PROVIDED DATA =
## start
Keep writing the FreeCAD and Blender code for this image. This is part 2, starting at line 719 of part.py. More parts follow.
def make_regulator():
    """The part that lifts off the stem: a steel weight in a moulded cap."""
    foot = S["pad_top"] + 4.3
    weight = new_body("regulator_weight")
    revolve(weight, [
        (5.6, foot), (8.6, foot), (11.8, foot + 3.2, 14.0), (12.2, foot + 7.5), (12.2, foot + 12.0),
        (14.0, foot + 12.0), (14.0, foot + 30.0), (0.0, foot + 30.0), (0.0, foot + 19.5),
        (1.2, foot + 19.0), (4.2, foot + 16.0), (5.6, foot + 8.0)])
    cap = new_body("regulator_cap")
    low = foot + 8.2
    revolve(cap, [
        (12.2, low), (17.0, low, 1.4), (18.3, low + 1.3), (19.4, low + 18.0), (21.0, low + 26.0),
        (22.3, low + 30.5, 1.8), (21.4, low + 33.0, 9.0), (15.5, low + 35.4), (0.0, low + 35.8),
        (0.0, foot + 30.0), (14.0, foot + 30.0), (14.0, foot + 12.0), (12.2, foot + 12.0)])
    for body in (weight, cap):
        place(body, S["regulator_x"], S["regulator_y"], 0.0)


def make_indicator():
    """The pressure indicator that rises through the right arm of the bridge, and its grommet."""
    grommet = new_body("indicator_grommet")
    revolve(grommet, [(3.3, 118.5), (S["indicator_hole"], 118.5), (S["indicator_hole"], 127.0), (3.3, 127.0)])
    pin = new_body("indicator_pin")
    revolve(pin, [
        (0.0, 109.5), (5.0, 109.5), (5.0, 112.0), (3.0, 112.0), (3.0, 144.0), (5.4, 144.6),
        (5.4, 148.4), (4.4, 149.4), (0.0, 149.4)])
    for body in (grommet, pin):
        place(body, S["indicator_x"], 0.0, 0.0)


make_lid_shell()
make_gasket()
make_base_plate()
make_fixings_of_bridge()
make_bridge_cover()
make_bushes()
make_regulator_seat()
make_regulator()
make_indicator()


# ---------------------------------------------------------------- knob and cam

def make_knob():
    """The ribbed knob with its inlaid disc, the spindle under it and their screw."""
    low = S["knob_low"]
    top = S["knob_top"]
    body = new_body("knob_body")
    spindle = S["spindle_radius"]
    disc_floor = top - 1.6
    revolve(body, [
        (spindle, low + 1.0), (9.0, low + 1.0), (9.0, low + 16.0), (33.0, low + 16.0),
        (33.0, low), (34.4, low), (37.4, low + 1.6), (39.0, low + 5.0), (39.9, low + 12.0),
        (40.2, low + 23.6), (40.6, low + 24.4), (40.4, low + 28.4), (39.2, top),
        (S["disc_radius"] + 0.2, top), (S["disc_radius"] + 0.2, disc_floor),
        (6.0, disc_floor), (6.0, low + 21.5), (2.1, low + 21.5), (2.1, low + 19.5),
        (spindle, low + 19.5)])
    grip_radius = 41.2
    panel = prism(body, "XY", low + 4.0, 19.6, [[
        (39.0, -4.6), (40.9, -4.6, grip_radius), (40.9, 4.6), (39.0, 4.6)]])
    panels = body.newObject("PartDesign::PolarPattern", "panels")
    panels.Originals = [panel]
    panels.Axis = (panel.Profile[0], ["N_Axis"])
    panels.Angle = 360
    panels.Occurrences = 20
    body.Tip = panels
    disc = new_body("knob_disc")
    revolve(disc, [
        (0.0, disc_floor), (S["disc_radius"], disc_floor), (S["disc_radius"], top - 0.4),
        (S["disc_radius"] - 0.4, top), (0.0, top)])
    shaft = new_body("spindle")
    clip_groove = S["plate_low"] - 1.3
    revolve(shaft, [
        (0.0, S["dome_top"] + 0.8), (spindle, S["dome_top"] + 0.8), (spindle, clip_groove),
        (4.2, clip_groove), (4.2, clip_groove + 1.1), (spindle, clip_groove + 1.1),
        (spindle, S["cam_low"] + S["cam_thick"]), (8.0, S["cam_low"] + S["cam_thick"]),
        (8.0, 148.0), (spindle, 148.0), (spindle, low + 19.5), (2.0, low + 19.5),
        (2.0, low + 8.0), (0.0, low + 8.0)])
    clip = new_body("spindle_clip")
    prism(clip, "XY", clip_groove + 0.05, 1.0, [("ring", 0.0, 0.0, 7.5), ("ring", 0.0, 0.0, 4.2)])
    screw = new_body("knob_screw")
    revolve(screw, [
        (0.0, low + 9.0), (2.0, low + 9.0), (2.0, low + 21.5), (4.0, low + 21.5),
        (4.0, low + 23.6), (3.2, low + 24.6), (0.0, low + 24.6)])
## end
Return exactly the leading lines of the listing, stopping after the line in which "knob and cam" occurs.

PROBLEM SOLUTION =
Keep writing the FreeCAD and Blender code for this image. This is part 2, starting at line 719 of part.py. More parts follow.
def make_regulator():
    """The part that lifts off the stem: a steel weight in a moulded cap."""
    foot = S["pad_top"] + 4.3
    weight = new_body("regulator_weight")
    revolve(weight, [
        (5.6, foot), (8.6, foot), (11.8, foot + 3.2, 14.0), (12.2, foot + 7.5), (12.2, foot + 12.0),
        (14.0, foot + 12.0), (14.0, foot + 30.0), (0.0, foot + 30.0), (0.0, foot + 19.5),
        (1.2, foot + 19.0), (4.2, foot + 16.0), (5.6, foot + 8.0)])
    cap = new_body("regulator_cap")
    low = foot + 8.2
    revolve(cap, [
        (12.2, low), (17.0, low, 1.4), (18.3, low + 1.3), (19.4, low + 18.0), (21.0, low + 26.0),
        (22.3, low + 30.5, 1.8), (21.4, low + 33.0, 9.0), (15.5, low + 35.4), (0.0, low + 35.8),
        (0.0, foot + 30.0), (14.0, foot + 30.0), (14.0, foot + 12.0), (12.2, foot + 12.0)])
    for body in (weight, cap):
        place(body, S["regulator_x"], S["regulator_y"], 0.0)


def make_indicator():
    """The pressure indicator that rises through the right arm of the bridge, and its grommet."""
    grommet = new_body("indicator_grommet")
    revolve(grommet, [(3.3, 118.5), (S["indicator_hole"], 118.5), (S["indicator_hole"], 127.0), (3.3, 127.0)])
    pin = new_body("indicator_pin")
    revolve(pin, [
        (0.0, 109.5), (5.0, 109.5), (5.0, 112.0), (3.0, 112.0), (3.0, 144.0), (5.4, 144.6),
        (5.4, 148.4), (4.4, 149.4), (0.0, 149.4)])
    for body in (grommet, pin):
        place(body, S["indicator_x"], 0.0, 0.0)


make_lid_shell()
make_gasket()
make_base_plate()
make_fixings_of_bridge()
make_bridge_cover()
make_bushes()
make_regulator_seat()
make_regulator()
make_indicator()


# ---------------------------------------------------------------- knob and cam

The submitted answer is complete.